- **DIRECTIONS FOR THIS TASK**: Read the records below and copy each line that contains "model".

- **EXERCISE MATERIALS**:

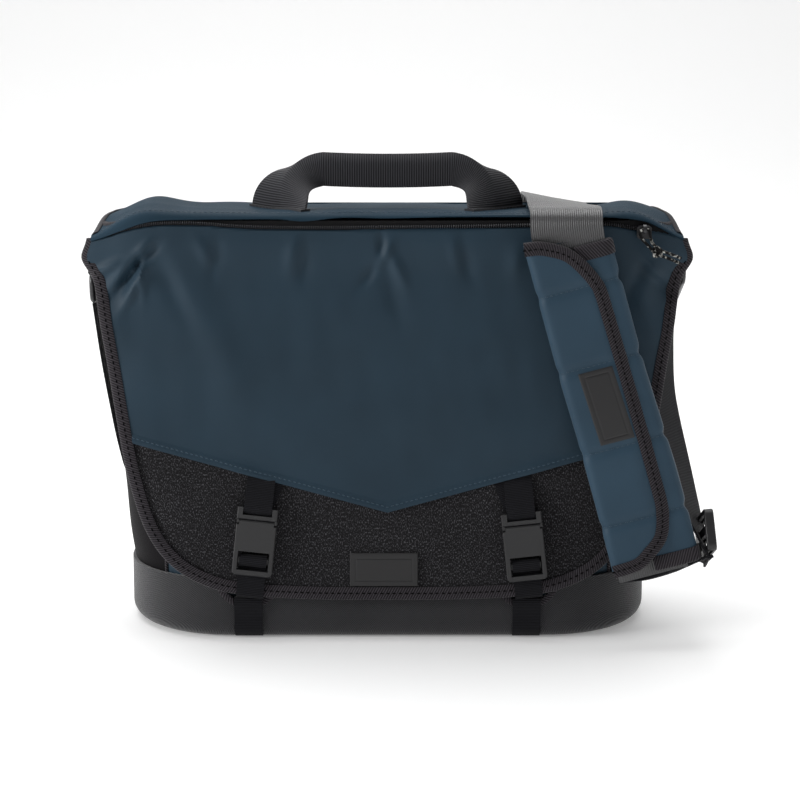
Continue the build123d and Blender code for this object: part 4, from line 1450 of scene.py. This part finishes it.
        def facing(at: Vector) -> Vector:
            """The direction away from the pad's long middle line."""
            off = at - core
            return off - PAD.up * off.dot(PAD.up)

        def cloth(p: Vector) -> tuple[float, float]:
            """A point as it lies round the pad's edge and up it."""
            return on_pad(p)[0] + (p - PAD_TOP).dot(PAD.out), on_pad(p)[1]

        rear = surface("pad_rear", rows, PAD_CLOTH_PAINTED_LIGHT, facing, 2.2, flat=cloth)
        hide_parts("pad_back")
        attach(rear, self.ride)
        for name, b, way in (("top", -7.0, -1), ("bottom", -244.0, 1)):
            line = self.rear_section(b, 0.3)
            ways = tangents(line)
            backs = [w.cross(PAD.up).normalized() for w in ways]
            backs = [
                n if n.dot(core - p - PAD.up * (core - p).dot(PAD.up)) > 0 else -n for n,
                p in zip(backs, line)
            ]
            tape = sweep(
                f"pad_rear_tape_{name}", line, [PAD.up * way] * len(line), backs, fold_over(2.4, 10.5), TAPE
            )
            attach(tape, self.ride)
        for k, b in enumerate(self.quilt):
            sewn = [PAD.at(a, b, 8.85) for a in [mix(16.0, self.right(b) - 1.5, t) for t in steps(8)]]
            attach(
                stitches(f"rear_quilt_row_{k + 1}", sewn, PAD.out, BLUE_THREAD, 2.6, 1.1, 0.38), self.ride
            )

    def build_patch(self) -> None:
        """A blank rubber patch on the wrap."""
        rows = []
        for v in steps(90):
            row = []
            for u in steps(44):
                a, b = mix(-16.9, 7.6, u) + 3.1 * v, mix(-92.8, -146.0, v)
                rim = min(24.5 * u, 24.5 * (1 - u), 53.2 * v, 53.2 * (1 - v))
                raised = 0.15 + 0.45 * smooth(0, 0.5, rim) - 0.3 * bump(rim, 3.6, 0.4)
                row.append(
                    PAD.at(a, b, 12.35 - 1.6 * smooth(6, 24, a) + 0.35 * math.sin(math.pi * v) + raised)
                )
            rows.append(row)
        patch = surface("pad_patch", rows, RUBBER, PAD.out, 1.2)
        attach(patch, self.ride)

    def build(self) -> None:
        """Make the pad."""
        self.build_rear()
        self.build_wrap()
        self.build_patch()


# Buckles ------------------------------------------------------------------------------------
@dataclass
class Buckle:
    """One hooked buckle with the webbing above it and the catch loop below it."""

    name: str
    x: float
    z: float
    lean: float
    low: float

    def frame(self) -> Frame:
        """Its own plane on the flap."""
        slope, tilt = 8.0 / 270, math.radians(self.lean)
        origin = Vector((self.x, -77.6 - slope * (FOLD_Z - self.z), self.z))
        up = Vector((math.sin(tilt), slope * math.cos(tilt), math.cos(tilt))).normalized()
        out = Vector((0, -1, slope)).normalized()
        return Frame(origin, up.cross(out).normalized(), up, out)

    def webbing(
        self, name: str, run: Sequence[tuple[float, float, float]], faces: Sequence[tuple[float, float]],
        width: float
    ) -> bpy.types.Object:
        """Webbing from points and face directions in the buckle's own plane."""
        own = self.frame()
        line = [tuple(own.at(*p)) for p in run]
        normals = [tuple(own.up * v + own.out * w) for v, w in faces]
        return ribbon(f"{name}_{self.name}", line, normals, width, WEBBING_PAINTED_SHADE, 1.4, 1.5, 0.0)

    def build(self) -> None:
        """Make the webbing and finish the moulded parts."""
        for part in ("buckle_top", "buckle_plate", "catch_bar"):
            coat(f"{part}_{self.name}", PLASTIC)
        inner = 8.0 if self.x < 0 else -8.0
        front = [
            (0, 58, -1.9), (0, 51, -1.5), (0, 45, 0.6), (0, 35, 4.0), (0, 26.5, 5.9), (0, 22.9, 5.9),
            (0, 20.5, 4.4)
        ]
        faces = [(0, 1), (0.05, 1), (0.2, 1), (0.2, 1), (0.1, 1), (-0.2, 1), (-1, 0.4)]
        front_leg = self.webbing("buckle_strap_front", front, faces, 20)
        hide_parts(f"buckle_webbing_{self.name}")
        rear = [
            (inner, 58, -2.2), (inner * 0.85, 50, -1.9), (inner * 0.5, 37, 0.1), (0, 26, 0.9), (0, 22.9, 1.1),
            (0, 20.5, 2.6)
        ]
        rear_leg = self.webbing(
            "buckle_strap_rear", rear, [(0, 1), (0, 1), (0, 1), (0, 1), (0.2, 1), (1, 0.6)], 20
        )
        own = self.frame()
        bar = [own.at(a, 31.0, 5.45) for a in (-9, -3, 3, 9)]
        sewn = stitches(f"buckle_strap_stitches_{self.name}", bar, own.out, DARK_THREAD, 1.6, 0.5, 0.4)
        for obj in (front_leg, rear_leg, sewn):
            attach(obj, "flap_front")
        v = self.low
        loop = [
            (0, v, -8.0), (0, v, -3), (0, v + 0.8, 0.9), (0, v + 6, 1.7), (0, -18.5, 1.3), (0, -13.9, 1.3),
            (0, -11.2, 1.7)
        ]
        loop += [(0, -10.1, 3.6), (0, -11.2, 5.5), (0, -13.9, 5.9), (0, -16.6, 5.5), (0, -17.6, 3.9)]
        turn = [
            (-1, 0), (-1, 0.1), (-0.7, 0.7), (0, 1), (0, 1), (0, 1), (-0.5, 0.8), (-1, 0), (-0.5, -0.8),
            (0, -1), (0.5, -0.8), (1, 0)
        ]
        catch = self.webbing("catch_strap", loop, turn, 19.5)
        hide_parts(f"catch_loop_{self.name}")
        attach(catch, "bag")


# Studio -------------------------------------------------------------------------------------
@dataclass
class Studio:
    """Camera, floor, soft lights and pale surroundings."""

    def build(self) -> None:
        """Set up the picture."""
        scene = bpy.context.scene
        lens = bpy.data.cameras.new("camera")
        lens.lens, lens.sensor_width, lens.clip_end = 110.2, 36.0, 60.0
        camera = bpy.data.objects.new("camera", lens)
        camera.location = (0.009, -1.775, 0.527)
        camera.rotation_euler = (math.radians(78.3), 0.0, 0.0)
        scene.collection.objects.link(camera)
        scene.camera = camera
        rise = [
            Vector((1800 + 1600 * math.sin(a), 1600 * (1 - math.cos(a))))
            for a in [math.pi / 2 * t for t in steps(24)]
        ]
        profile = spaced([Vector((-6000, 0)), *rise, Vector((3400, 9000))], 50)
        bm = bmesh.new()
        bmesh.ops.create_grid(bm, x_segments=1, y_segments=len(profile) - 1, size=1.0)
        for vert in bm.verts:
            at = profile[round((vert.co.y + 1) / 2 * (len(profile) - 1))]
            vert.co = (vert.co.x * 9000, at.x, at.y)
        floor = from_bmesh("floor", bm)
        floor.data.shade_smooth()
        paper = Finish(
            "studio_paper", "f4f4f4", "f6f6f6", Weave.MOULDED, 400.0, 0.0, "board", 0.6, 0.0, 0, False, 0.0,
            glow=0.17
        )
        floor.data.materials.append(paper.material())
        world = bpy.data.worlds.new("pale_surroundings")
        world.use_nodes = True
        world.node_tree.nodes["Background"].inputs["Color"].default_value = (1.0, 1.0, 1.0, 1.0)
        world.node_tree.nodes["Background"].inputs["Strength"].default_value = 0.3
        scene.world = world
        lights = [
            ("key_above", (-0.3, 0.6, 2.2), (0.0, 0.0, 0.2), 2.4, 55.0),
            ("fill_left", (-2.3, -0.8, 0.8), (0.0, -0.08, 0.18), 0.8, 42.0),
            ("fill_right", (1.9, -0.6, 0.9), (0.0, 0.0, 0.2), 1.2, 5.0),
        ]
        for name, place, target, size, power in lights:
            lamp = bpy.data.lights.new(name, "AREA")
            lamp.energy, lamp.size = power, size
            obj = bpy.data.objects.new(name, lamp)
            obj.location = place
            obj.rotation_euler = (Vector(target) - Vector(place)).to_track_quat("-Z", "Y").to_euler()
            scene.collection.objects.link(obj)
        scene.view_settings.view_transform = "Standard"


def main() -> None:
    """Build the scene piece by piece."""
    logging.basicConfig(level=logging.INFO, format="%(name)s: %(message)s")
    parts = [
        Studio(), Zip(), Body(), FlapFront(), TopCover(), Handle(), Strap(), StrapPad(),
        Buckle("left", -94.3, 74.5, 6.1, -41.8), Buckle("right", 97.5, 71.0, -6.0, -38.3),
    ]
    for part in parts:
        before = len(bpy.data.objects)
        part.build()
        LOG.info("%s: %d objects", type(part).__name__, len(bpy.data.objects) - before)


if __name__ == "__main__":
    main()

--

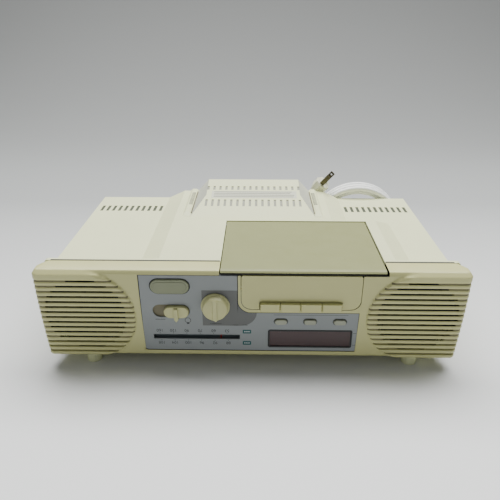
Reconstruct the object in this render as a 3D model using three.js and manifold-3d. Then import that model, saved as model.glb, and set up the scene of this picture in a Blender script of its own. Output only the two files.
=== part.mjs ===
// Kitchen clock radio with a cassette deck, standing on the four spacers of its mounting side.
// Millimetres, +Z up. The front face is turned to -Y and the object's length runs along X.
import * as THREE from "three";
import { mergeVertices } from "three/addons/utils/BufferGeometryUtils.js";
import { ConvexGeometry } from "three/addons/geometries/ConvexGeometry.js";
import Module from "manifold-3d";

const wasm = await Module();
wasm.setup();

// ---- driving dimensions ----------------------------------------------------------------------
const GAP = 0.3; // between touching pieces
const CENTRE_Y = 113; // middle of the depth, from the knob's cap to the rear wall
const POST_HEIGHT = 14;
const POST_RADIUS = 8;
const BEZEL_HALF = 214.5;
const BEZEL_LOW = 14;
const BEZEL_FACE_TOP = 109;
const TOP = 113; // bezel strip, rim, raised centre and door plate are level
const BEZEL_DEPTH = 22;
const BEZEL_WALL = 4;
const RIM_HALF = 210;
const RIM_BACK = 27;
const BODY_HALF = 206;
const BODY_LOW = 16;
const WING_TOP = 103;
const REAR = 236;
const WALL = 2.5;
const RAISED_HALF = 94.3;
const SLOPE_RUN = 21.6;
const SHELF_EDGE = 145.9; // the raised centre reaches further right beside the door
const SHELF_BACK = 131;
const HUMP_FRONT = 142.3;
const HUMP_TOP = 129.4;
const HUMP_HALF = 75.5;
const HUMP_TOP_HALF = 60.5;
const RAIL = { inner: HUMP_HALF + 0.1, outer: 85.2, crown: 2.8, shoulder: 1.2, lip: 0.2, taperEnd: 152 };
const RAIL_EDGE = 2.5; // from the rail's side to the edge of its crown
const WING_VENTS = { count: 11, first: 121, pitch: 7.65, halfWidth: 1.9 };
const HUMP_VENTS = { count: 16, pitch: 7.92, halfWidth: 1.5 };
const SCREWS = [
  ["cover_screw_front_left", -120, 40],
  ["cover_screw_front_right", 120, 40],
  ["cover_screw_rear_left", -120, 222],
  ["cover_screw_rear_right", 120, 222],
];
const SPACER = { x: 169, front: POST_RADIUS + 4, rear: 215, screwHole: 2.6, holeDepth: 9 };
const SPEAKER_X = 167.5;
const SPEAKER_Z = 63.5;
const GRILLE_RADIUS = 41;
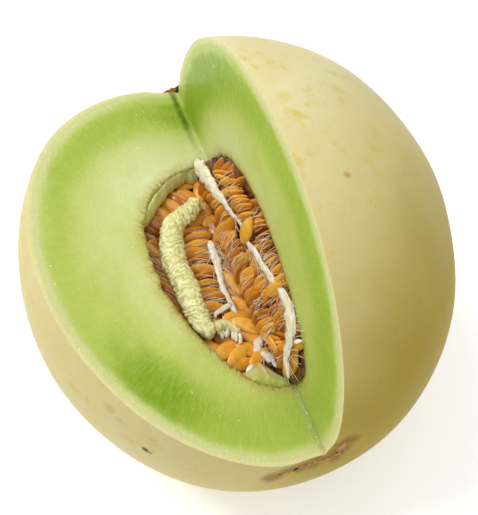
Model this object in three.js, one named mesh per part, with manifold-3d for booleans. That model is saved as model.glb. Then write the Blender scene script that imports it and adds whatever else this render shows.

* * *

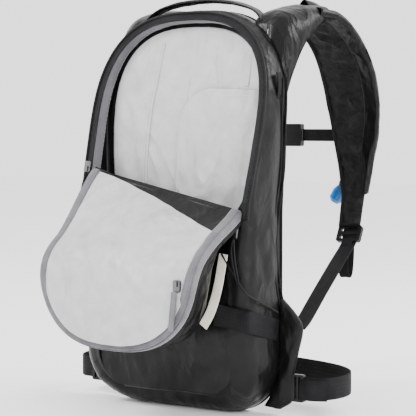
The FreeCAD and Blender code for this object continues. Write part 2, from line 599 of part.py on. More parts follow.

- **EXERCISE OUTPUT**:
Reconstruct the object in this render as a 3D model using three.js and manifold-3d. Then import that model, saved as model.glb, and set up the scene of this picture in a Blender script of its own. Output only the two files.
Model this object in three.js, one named mesh per part, with manifold-3d for booleans. That model is saved as model.glb. Then write the Blender scene script that imports it and adds whatever else this render shows.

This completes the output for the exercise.